A estrutura do BPC está, por um lado, ancorado nos pressupostos basilares não-contributivos da Política de Assistência Social, a qual preconiza a universalização do acesso aos direitos sociais garantindo o atendimento as necessidades básicas independente de pretérita contribuição, com a gratuidade total de benefícios e serviços.
Por outro lado, é executado pelo INSS, órgão centrado na lógica contributiva, em que o acesso aos serviços está condicionado ao vínculo formal empregatício. Assim, a operacionalização e “concessão” do BPC é efetuada por uma instituição que tem seus sustentáculos na lógica sectária do seguro social.
O BPC para pessoa com deficiência se configura como política ímpar de proteção social voltada a pessoas em situação de pobreza, “incapazes” para o trabalho integrando a Proteção Social Básica, no âmbito do Sistema Único de Assistência Social (SUAS). A ideia de incapacidade associada a deficiência foi um artifício legislativo adotado em 1990 e, que, atualmente, dado os avanços conceituais sobre estes termos, gera uma série de dubiedades de entendimento sobre a focalização de quem pode ter acesso e ser beneficiário do BPC.
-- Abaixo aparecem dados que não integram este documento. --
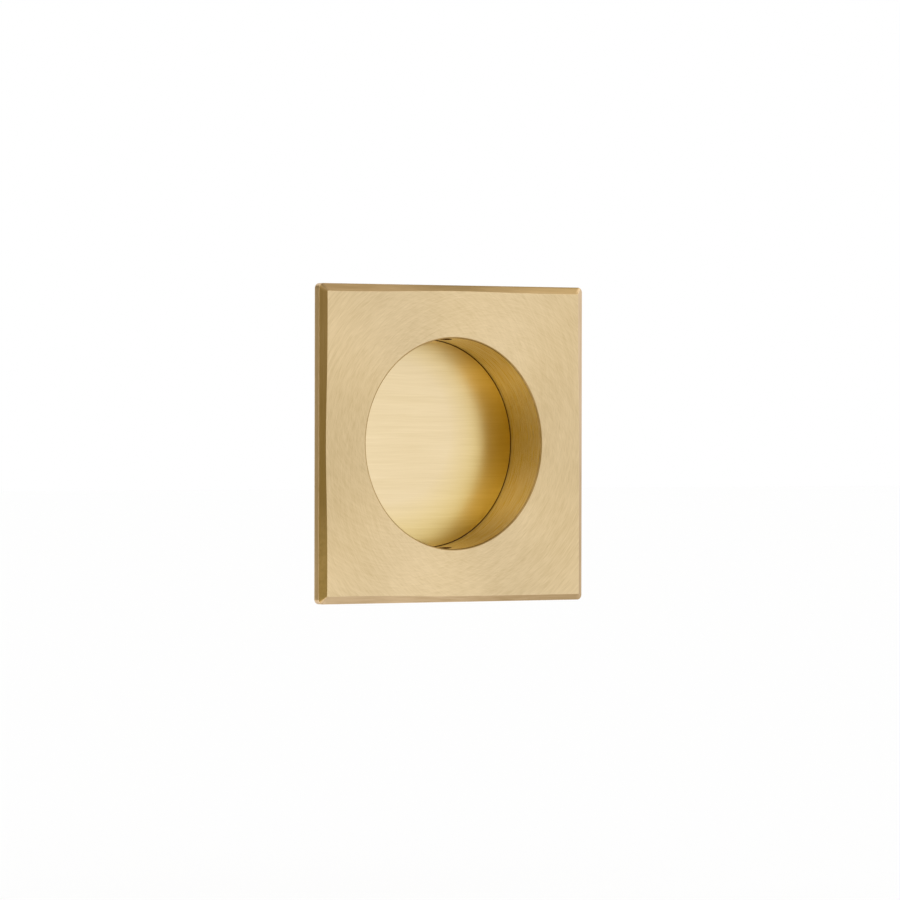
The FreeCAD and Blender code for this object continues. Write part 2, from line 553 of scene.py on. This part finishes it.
def bodyRings(cut, angles):
    # Rings round the axis, one for each point of the section. A straight's rings are blends of
    # the rings at its two ends, which carries the round rim out to the square edge.
    outline = bodyOutline(cut)
    points = np.array([row[:2] for row in outline])
    bevelSpan = [cut["halfSide"] - cut["bevelWidth"], cut["halfSide"]]
    cornerSpan = [cut["faceCornerRadius"], cut["cornerRadius"]]
    # The bevels are ground a little wider towards three corners, by the square of sin(2 angle).
    grind = np.array(cut["cornerGrind"])[(angles // (np.pi / 2)).astype(int) % 4]
    keys = []
    for i, (_, _, radius, steps, finish, square) in enumerate(outline):
        after = points[(i + 1) % len(points)]
        arc = roundedCorner(points[i - 1], points[i], after, radius, cut["arcSteps"])
        before = "rim" if radius == cut["rimRounding"] else outline[i - 1][4]
        for n, (reach, depth) in enumerate(arc):
            if square:
                corner = np.interp(reach, bevelSpan, cornerSpan)
                inner = np.interp(reach, bevelSpan, [1.0, 0.0])
                ground = inner * grind * np.sin(2 * angles) ** 2
                ring = squareReach(reach, corner, angles) - ground
            else:
                ring = np.full(len(angles), reach)
            wornOrPaler = radius == cut["edgeBreak"]
            wear = math.sin(math.pi * n / cut["arcSteps"]) if wornOrPaler else 0.0
            last = n == len(arc) - 1
            keys.append((ring, depth, wear, steps if last else 1, finish if last else before))
    rings, depths, wears, finish = [], [], [], []
    for i, (ring, depth, wear, steps, kind) in enumerate(keys):
        nextRing, nextDepth, nextWear = keys[(i + 1) % len(keys)][:3]
        for n in range(steps):
            t = n / steps
            rings.append(ring * (1 - t) + nextRing * t)
            depths.append(depth * (1 - t) + nextDepth * t)
            wears.append(wear * (1 - t) + nextWear * t)
            finish.append(kind)
    return np.array(rings), np.array(depths), np.array(wears), finish


def makeBody(cut):
    # The section carried once round the axis: x = reach times sin, z = reach times cos.
    angles = ringAngles(cut)
    rings, depths, wears, finish = bodyRings(cut, angles)
    rows, columns = rings.shape
    points = np.stack([rings * np.sin(angles), np.broadcast_to(depths[:, None], rings.shape),
                       rings * np.cos(angles)], axis=2)
    i, j = np.meshgrid(np.arange(rows), np.arange(columns), indexing="ij")
    nextI, nextJ = (i + 1) % rows, (j + 1) % columns
    faces = np.stack([i * columns + j, i * columns + nextJ, nextI * columns + nextJ,
                      nextI * columns + j], axis=2)
    # Brush map: u is the way across the lines, along which a brushed metal spreads its shine, and
    # v the turn round the axis. On the face u is the true distance from the axis, so that lines
    # of even u are circles there.
    turn = np.append(angles, angles[0] + 2 * np.pi) / (2 * np.pi)
    middle = rings[:, 0]
    stride = np.hypot(np.roll(middle, -1) - middle, np.roll(depths, -1) - depths)
    length = np.concatenate([[0.0], np.cumsum(stride)])
    onFace = np.array([kind == "face" for kind in finish])[:, None]
    near = np.where(onFace, rings, length[:-1, None])
    far = np.where(onFace, np.roll(rings, -1, axis=0), length[1:, None])
    v0, v1 = np.broadcast_to(turn[:-1], rings.shape), np.broadcast_to(turn[1:], rings.shape)
    uv = np.stack([np.stack([near, v0], 2), np.stack([np.roll(near, -1, 1), v1], 2),
                   np.stack([np.roll(far, -1, 1), v1], 2), np.stack([far, v0], 2)], axis=2)
    order = ["face", "edge", "rim", "wall", "back", "drilled"]
    kinds = np.repeat([order.index(kind) for kind in finish], columns)
    return newMesh("pullBody", points.reshape(-1, 3), faces.reshape(-1, 4).tolist(),
                   uv.reshape(-1, 2), np.repeat(wears, columns),
                   [finishes[kind] for kind in order], kinds)


# The slanted screw holes, one at the top and one at the bottom of the cup

screwHole = {
    "entryY": bodyLow.y + 6.6 * mm,
    "boreRadius": pullBody["boreRadius"],
    "lean": math.radians(60.0),
    "headRadius": 3.0 * mm,
    "holeRadius": 1.6 * mm,
    "headSink": 0.9 * mm,
    "mouthLength": 6.0 * mm,
    "throughLength": 8.0 * mm,
    "around": 64,
}


def makeScrewCutter(cut):
    # Head recess, 90 degree countersink and through hole as one turned shape along Z.
    sinkEnd = cut["headSink"] + (cut["headRadius"] - cut["holeRadius"])
    reach = np.array([cut["headRadius"], cut["headRadius"], cut["holeRadius"], cut["holeRadius"]])
    height = np.array([-cut["mouthLength"], cut["headSink"], sinkEnd, cut["throughLength"]])
    points, sides, low, high = turnSection(reach, height, cut["around"])
    mesh = bpy.data.meshes.new("screwCutter")
    mesh.from_pydata(points.tolist(), [], sides.tolist() + low.tolist() + high.tolist())
    # The holes' walls take the dark painted shade
    mesh.materials.append(finishes["drilled"])
    mesh.update()
    return newObject("screwCutter", mesh)


def cutScrewHoles(body, cut):
    for side in (1, -1):
        cutter = makeScrewCutter(cut)
        axis = Vector((0, math.cos(cut["lean"]), side * math.sin(cut["lean"])))
        place = Matrix.Translation((0, cut["entryY"], side * cut["boreRadius"]))
        cutter.data.transform(place @ axis.to_track_quat("Z", "X").to_matrix().to_4x4())
        modifier = body.modifiers.new("screwHole", "BOOLEAN")
        modifier.operation = "DIFFERENCE"
        modifier.solver = "EXACT"
        modifier.material_mode = "TRANSFER"
        modifier.object = cutter
        bpy.context.view_layer.objects.active = body
        bpy.ops.object.modifier_apply(modifier=modifier.name)
        bpy.data.objects.remove(cutter)


body = makeBody(pullBody)
cutScrewHoles(body, screwHole)
body.data.set_sharp_from_angle(angle=sharpAngle)
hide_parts("pull_body")
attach(body, "root")
print("pull body made")


# The cup's floor

floorDisc = {
    "radius": discHigh.x,
    "frontY": discLow.y,
    "backY": discHigh.y,
    "edgeBreak": 0.09 * mm,
    "around": 360,
    "rows": 16,
    "arcSteps": 5,
}


def makeDisc(cut):
    # A section turned about the axis: out along the front, round the two broken edges, and back
    # in along the rear. In its brush map u is z less the depth, across its level lines, and v is
    # x, along them.
    front, back, broken = cut["frontY"], cut["backY"], cut["edgeBreak"]
    flat = cut["radius"] - broken
    quarter = np.linspace(0, np.pi / 2, cut["arcSteps"] + 1)
    out = np.linspace(0, flat, cut["rows"] + 1)[1:-1]
    reach = np.concatenate([out, flat + broken * np.sin(quarter),
                            flat + broken * np.cos(quarter), out[::-1]])
    depth = np.concatenate([np.full(len(out), front), front + broken - broken * np.cos(quarter),
                            back - broken + broken * np.sin(quarter), np.full(len(out), back)])
    points, sides, low, high = turnSection(reach, depth, cut["around"])
    points = points[:, [1, 2, 0]]  # from a turn about Z to one about Y
    corners = np.concatenate([sides.ravel(), low.ravel(), high.ravel()])
    uv = np.stack([points[corners, 2] - points[corners, 1], points[corners, 0]], 1)
    # The front is brushed, the edge is coloured dark as painted shade for the joint's crevice,
    # and the back is left as turned.
    order = ["floor", "drilled", "back"]
    kinds = np.repeat([0, 1, 2], [len(out), 2 * cut["arcSteps"] + 1, len(out)])
    kinds = np.repeat(np.append(kinds, [0, 2]), cut["around"])
    return newMesh("floorDisc", points, sides.tolist() + low.tolist() + high.tolist(), uv,
                   np.zeros(len(points)), [finishes[kind] for kind in order], kinds)


disc = makeDisc(floorDisc)
disc.data.set_sharp_from_angle(angle=sharpAngle)
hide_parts("floor_disc")
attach(disc, "root")
print("floor disc made")


# Floor, backdrop and light

studio = {
    "floorDrop": 60 * mm,
    "floorSize": 6.0,
    "floorColour": (0.86, 0.86, 0.86, 1.0),
    "floorRoughness": 0.9,
    "floorShown": 0.7,  # how much of the floor's look to the camera is plain white
    "skyWhite": (1.0, 1.0, 1.0, 1.0),
    "soft": 1.15,
    "tent": 0.965,
    "fadeFrom": 0.3,
    "warmth": (1.0, 0.78, 0.10, 1.0),
    "warmSpread": 0.8,
    # Places in the white tent that are dimmer or brighter than the rest, as azimuth, elevation,
    # half angle, and the brightness there against the rest: the gap the camera looks in by, the
    # four dim corners, then the lit left side, the panel at the upper right and a faint one over
    # the camera.
    "places": [(-34, -3, 52, 0.15),
               (11, -65, 31, 0.06), (-129, 17, 38, 0.06), (83, 65, 35, 0.06), (13, 49, 27, 0.06),
               (-66, -17, 90, 1.60), (54, 40, 27, 1.60), (-18, 40, 26, 1.2)],
}


def addSeen(tree, path):
    # 1 where the camera sees a thing straight or through glass, and 0 for any other ray.
    return addMath(tree, "MAXIMUM", path["Is Camera Ray"], path["Is Transmission Ray"])


def makeFloor(cut):
    # To the camera the floor is part white and part lit, so that it keeps the pull's shadow.
    # The metal sees through it to the white tent, which shows below as it does above.
    mesh = bpy.data.meshes.new("studioFloor")
    size, z = cut["floorSize"], bodyLow.z - cut["floorDrop"]
    corners = [(-size, -size, z), (size, -size, z), (size, size, z), (-size, size, z)]
    mesh.from_pydata(corners, [], [(0, 1, 2, 3)])
    material = bpy.data.materials.new("studioFloor")
    material.use_nodes = True
    tree = material.node_tree
    shader = tree.nodes["Principled BSDF"]
    shader.inputs["Base Color"].default_value = cut["floorColour"]
    shader.inputs["Roughness"].default_value = cut["floorRoughness"]
    path = tree.nodes.new("ShaderNodeLightPath").outputs
    shown = addMath(tree, "MULTIPLY", addSeen(tree, path), cut["floorShown"])
    white = addNode(tree, "ShaderNodeEmission", cut["skyWhite"])
    clear = addNode(tree, "ShaderNodeBsdfTransparent")
    lit = addNode(tree, "ShaderNodeMixShader", shown, shader.outputs[0], white.outputs[0])
    surface = addNode(tree, "ShaderNodeMixShader", path["Is Glossy Ray"], lit.outputs[0],
                      clear.outputs[0])
    tree.links.new(surface.outputs[0], tree.nodes["Material Output"].inputs["Surface"])
    mesh.materials.append(material)
    floor = newObject("studioFloor", mesh)


def wayTo(azimuth, elevation):
    # The direction out to a place round the pull: 0, 0 is straight in front, and azimuth grows
    # to the right.
    a, e = math.radians(azimuth), math.radians(elevation)
    return math.sin(a) * math.cos(e), -math.cos(a) * math.cos(e), math.sin(e)


def makeWorld(cut):
    # A white tent with dimmer and brighter places. Each fades in from its half angle to a share
    # of it, by the cosine of the angle between the ray and the middle of the place. The dim ones
    # are warm, and their warmth reaches further out than their dark.
    world = bpy.data.worlds.new("studioWorld")
    bpy.context.scene.world = world
    world.use_nodes = True
    tree = world.node_tree
    background = tree.nodes["Background"]
    way = tree.nodes.new("ShaderNodeTexCoord").outputs["Generated"]
    tent = (cut["tent"],) * 3 + (1.0,)
    for azimuth, elevation, reach, share in cut["places"]:
        near = addNode(tree, "ShaderNodeVectorMath", way, wayTo(azimuth, elevation),
                       operation="DOT_PRODUCT").outputs["Value"]
        outer, inner = math.radians(reach), math.radians(reach * cut["fadeFrom"])
        fade = addRange(tree, near, math.cos(outer), math.cos(inner), 0.0, 1.0, "SMOOTHSTEP")
        tent = addColourMix(tree, fade, tent, (share,) * 3 + (1.0,), "MULTIPLY")
        if share < 1:
            warm = addMath(tree, "POWER", fade, cut["warmSpread"])
            tent = addColourMix(tree, warm, tent, cut["warmth"], "MULTIPLY")
    path = tree.nodes.new("ShaderNodeLightPath").outputs
    soft = addColourMix(tree, path["Is Glossy Ray"], (cut["soft"],) * 3 + (1.0,), tent)
    sky = addColourMix(tree, addSeen(tree, path), soft, cut["skyWhite"])
    tree.links.new(sky, background.inputs["Color"])
    background.inputs["Strength"].default_value = 1.0


# The camera stands to the pull's left at mid height, a little over a metre off, with a long lens.
# aside, below and ahead are where the centre of the plate's face is, seen from it.

cameraStand = {
    "yaw": math.radians(33.887),
    "pitch": math.radians(0.266),
    "roll": math.radians(0.10),
    "aside": 0.889 * mm,
    "below": -1.264 * mm,
    "ahead": 1125.9 * mm,
    "lens": 224.75,
    "sensor": 36.0,
    "clip": (0.05, 50.0),
}


def placeCamera(stand):
    sinYaw, cosYaw = math.sin(stand["yaw"]), math.cos(stand["yaw"])
    sinPitch, cosPitch = math.sin(stand["pitch"]), math.cos(stand["pitch"])
    sinRoll, cosRoll = math.sin(stand["roll"]), math.cos(stand["roll"])
    level = Vector((cosYaw, -sinYaw, 0))
    sinking = Vector((-sinYaw * sinPitch, -cosYaw * sinPitch, -cosPitch))
    forward = Vector((sinYaw * cosPitch, cosYaw * cosPitch, -sinPitch))
    right = cosRoll * level - sinRoll * sinking
    down = sinRoll * level + cosRoll * sinking
    face = Vector((0, pullBody["frontY"], 0))
    data = bpy.data.cameras.new("camera")
    data.sensor_width = stand["sensor"]
    data.lens = stand["lens"]
    data.clip_start, data.clip_end = stand["clip"]
    camera = newObject("camera", data)
    camera.matrix_world = Matrix((right, -down, -forward)).transposed().to_4x4()
    camera.location = face - (stand["aside"] * right + stand["below"] * down
                              + stand["ahead"] * forward)
    bpy.context.scene.camera = camera


makeFloor(studio)
makeWorld(studio)
placeCamera(cameraStand)
print("studio made")

bpy.context.scene.view_settings.view_transform = "Standard"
Gomes (2001) corrobora proficuamente ao pontuar que “os atos administrativos que tão-somente têm a atribuição de viabilizar a garantia formal assumem o papel de restringir o acesso” (p. 119). Com este entendimento, a execução do beneficio assistencial pode envolver uma dualidade operacional, que ora identifica-se com o princípio da universalidade e do direito assistencial para quem dela necessitar (BRASIL, 1993) e, ora privilegia as formas enraizadas dos procedimentos burocráticos “excessivos” do INSS, igualando, muitas das vezes, o BPC aos outros serviços da instituição, criando assim, um desconhecimento pelo requerente do BPC da sua situação de usuário da Política de Assistência Social. No rastro dessa percepção o paradoxo que se estabeleceu em torno BPC é plausível aprofundamento analítico sobre tais questões.